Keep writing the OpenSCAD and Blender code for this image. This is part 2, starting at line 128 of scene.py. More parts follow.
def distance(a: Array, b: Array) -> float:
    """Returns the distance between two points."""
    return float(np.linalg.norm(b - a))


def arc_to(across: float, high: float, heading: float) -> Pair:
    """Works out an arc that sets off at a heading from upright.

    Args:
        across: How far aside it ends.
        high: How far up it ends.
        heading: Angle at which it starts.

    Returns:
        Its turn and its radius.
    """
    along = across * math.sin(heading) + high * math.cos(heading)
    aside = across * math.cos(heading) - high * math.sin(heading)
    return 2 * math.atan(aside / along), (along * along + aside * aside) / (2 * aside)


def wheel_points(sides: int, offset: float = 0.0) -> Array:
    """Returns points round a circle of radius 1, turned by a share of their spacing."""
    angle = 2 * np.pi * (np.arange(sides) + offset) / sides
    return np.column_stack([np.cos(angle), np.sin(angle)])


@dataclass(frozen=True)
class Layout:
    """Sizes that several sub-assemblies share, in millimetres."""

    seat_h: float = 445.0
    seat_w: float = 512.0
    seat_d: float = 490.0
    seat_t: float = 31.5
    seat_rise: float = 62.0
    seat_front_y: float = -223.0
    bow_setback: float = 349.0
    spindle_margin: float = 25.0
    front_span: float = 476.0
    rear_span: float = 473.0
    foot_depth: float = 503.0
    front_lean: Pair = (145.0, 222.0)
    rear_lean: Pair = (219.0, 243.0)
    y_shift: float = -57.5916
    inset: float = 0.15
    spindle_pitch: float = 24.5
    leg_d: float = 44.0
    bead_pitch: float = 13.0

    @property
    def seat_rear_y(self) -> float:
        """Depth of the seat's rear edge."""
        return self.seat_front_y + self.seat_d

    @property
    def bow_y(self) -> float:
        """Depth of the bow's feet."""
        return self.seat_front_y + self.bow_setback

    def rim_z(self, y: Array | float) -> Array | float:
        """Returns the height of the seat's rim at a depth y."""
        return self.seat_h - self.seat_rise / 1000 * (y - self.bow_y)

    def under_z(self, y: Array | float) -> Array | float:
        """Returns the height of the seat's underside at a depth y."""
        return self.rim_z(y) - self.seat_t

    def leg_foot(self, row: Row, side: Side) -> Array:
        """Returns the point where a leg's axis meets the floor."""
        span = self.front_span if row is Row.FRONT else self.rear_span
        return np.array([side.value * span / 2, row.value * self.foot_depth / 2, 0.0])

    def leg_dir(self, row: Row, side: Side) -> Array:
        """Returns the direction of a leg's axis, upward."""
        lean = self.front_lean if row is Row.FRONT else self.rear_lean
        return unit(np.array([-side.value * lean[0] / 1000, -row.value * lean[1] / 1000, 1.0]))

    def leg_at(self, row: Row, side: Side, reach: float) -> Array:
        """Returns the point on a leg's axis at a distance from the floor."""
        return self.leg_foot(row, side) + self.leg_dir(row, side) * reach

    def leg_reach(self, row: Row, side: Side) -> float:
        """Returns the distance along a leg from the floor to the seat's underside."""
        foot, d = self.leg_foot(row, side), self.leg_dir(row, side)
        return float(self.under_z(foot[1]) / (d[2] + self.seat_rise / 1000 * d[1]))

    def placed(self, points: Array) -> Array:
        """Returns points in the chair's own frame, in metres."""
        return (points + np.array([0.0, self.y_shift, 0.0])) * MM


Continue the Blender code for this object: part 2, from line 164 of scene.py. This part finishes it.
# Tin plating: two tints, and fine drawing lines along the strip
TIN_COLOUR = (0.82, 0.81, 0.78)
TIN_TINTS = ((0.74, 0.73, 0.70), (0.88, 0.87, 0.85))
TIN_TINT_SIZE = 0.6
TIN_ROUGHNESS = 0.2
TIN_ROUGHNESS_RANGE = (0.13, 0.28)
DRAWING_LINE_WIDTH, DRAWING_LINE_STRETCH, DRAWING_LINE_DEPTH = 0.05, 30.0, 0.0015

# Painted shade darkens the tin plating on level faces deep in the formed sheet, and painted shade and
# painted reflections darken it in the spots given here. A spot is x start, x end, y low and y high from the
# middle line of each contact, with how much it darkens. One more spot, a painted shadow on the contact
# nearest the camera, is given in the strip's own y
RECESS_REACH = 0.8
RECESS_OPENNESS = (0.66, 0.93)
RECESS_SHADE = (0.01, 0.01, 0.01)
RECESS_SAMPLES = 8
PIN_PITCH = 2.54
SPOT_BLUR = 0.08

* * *

Task directions.
Every line of the material must be returned exactly as it appears.

Solution for this problem.
Keep writing the OpenSCAD and Blender code for this image. This is part 2, starting at line 128 of scene.py. More parts follow.
def distance(a: Array, b: Array) -> float:
    """Returns the distance between two points."""
    return float(np.linalg.norm(b - a))


def arc_to(across: float, high: float, heading: float) -> Pair:
    """Works out an arc that sets off at a heading from upright.

    Args:
        across: How far aside it ends.
        high: How far up it ends.
        heading: Angle at which it starts.

    Returns:
        Its turn and its radius.
    """
    along = across * math.sin(heading) + high * math.cos(heading)
    aside = across * math.cos(heading) - high * math.sin(heading)
    return 2 * math.atan(aside / along), (along * along + aside * aside) / (2 * aside)


def wheel_points(sides: int, offset: float = 0.0) -> Array:
    """Returns points round a circle of radius 1, turned by a share of their spacing."""
    angle = 2 * np.pi * (np.arange(sides) + offset) / sides
    return np.column_stack([np.cos(angle), np.sin(angle)])


@dataclass(frozen=True)
class Layout:
    """Sizes that several sub-assemblies share, in millimetres."""

    seat_h: float = 445.0
    seat_w: float = 512.0
    seat_d: float = 490.0
    seat_t: float = 31.5
    seat_rise: float = 62.0
    seat_front_y: float = -223.0
    bow_setback: float = 349.0
    spindle_margin: float = 25.0
    front_span: float = 476.0
    rear_span: float = 473.0
    foot_depth: float = 503.0
    front_lean: Pair = (145.0, 222.0)
    rear_lean: Pair = (219.0, 243.0)
    y_shift: float = -57.5916
    inset: float = 0.15
    spindle_pitch: float = 24.5
    leg_d: float = 44.0
    bead_pitch: float = 13.0

    @property
    def seat_rear_y(self) -> float:
        """Depth of the seat's rear edge."""
        return self.seat_front_y + self.seat_d

    @property
    def bow_y(self) -> float:
        """Depth of the bow's feet."""
        return self.seat_front_y + self.bow_setback

    def rim_z(self, y: Array | float) -> Array | float:
        """Returns the height of the seat's rim at a depth y."""
        return self.seat_h - self.seat_rise / 1000 * (y - self.bow_y)

    def under_z(self, y: Array | float) -> Array | float:
        """Returns the height of the seat's underside at a depth y."""
        return self.rim_z(y) - self.seat_t

    def leg_foot(self, row: Row, side: Side) -> Array:
        """Returns the point where a leg's axis meets the floor."""
        span = self.front_span if row is Row.FRONT else self.rear_span
        return np.array([side.value * span / 2, row.value * self.foot_depth / 2, 0.0])

    def leg_dir(self, row: Row, side: Side) -> Array:
        """Returns the direction of a leg's axis, upward."""
        lean = self.front_lean if row is Row.FRONT else self.rear_lean
        return unit(np.array([-side.value * lean[0] / 1000, -row.value * lean[1] / 1000, 1.0]))

    def leg_at(self, row: Row, side: Side, reach: float) -> Array:
        """Returns the point on a leg's axis at a distance from the floor."""
        return self.leg_foot(row, side) + self.leg_dir(row, side) * reach

    def leg_reach(self, row: Row, side: Side) -> float:
        """Returns the distance along a leg from the floor to the seat's underside."""
        foot, d = self.leg_foot(row, side), self.leg_dir(row, side)
        return float(self.under_z(foot[1]) / (d[2] + self.seat_rise / 1000 * d[1]))

    def placed(self, points: Array) -> Array:
        """Returns points in the chair's own frame, in metres."""
        return (points + np.array([0.0, self.y_shift, 0.0])) * MM


Continue the Blender code for this object: part 2, from line 164 of scene.py. This part finishes it.
# Tin plating: two tints, and fine drawing lines along the strip
TIN_COLOUR = (0.82, 0.81, 0.78)
TIN_TINTS = ((0.74, 0.73, 0.70), (0.88, 0.87, 0.85))
TIN_TINT_SIZE = 0.6
TIN_ROUGHNESS = 0.2
TIN_ROUGHNESS_RANGE = (0.13, 0.28)
DRAWING_LINE_WIDTH, DRAWING_LINE_STRETCH, DRAWING_LINE_DEPTH = 0.05, 30.0, 0.0015

# Painted shade darkens the tin plating on level faces deep in the formed sheet, and painted shade and
# painted reflections darken it in the spots given here. A spot is x start, x end, y low and y high from the
# middle line of each contact, with how much it darkens. One more spot, a painted shadow on the contact
# nearest the camera, is given in the strip's own y
RECESS_REACH = 0.8
RECESS_OPENNESS = (0.66, 0.93)
RECESS_SHADE = (0.01, 0.01, 0.01)
RECESS_SAMPLES = 8
PIN_PITCH = 2.54
SPOT_BLUR = 0.08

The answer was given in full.